See same example (the words in brackets are the English translations):
Êîìïîíåíò (Component)
Àâòîð (Author)
Ãýíäàëüô (Gandalf)
Äàòà ñîçäàíèÿ (Create date): 20-ìàé(may)-2003
Äàòà êîððåêöèè (Last correction Date): 25-ìàð(mar)-2003
Âåðñèÿ (Version): 0.92
Áëàãîäàðíîñòè (Thanks):
Íîâîå â (New in):
Ïîääåðæêà (Support)
Î÷åíü ìíîãî (Very much)
I've read the UTF-8 Encoding Debugging Chart and tried also the following
$s='Àâòîð';
from_to($s, "iso-8859-5","utf-8");
print "$s\n";
my $s = Encode::decode( 'iso-8859-5', 'Àâòîð' );
from_to($s, "iso-8859-5","utf-8");
print "$s\n";
I've tried also cp1252
instead of iso-8859-5
, but nothing helps.
I've tried also Encode::Guess, but the result is not helpful: iso-8859-5 or cp1251 or koi8-r or iso-8859-1
.
Any idea how to convert 'Àâòîð' back to the Cyrillic text 'автор'?
Upvotes: 0
Views: 6175
Reputation: 1102
Your bytes sequence is 0xc0 0xe2 0xf2 0xee 0xf0. This is russian word 'author' in cp1251. Representation given by you can be get if your application assumes that this is cp1252 encoding. Now the question is here what codepage do you like to have? Or, what codepage needed to your application?

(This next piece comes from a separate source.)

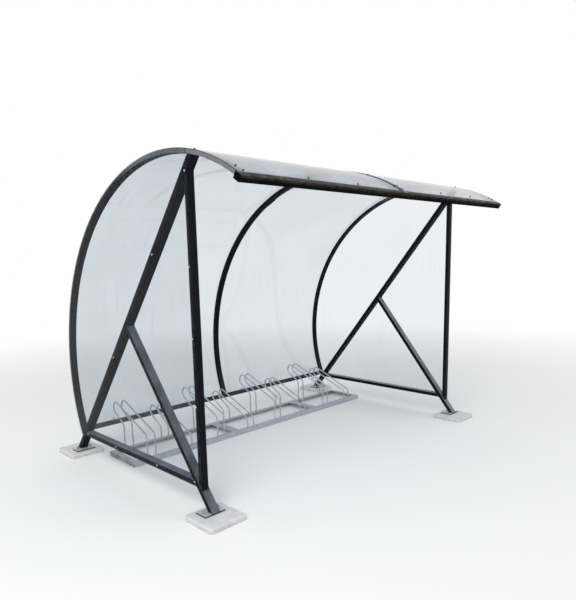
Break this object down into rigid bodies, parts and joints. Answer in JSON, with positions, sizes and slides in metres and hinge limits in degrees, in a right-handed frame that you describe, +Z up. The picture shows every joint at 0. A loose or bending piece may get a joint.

To read file in cp1251 in correct way you have to use construction like this:
open (my $tmp_h,"<:encoding(cp-1251)", $ARGV[0]) or die $!;
That allows perl to know what codepage do you use in your file. And then when you will read file into string it allows perl to correctly convert values from cp1251 to Perl's internal form (UTF-8) and use these string as you want without any problems.
For internal form perl set UTF8 flag you can check using Devel::Peek module.
I think, that using internal form also will give you chance to use any string operation correctly and will help avoid mistakes.
I would recommend to use "use utf8" pragma in our source code. Now, all literals in the source code will be threated as utf8 and automatically converted into internal form correctly. Now, we know that our source code is in UTF8 (and it would also better if with BOM, because detecting BOM usualy is the first thing different IDE and editor will typical do). Later, we can open other files in any encoding using "<:encoding(....)" construction get data from the web, from the databases and again make sure that data were converted into internal form correctly checking utf8 flag. Having all this, we would be able to work with all this data in one manner, correcly compare string, use regular expression and so on.
Upvotes: 1
Reputation: 3925
After some tries, I get the expected output Автор
when switching the (Windows) console code page to 65001 (UTF-8) and decoding the input data from Windows-1251
:
perl -MEncode -wle "print encode('UTF-8',decode('Windows-1251',shift))" "Àâòîð"
This suggests that the input data is encoded as Windows-1251
and decoding from that should give you the cyrrillic letters in Unicode. To output the data to a file, make sure you either set the encoding when opening the file (easiest) or encode
each string to the target encoding on output (hard to keep track of):
my $octets = <$input_file>;
my $data = decode('Windows-1251', $octets;
open my $fh, '>:encoding(UTF-8)', $filename
or die "Couldn't write to $filename: $!";
print $fh decode('Windows-1251', $data);
Upvotes: 2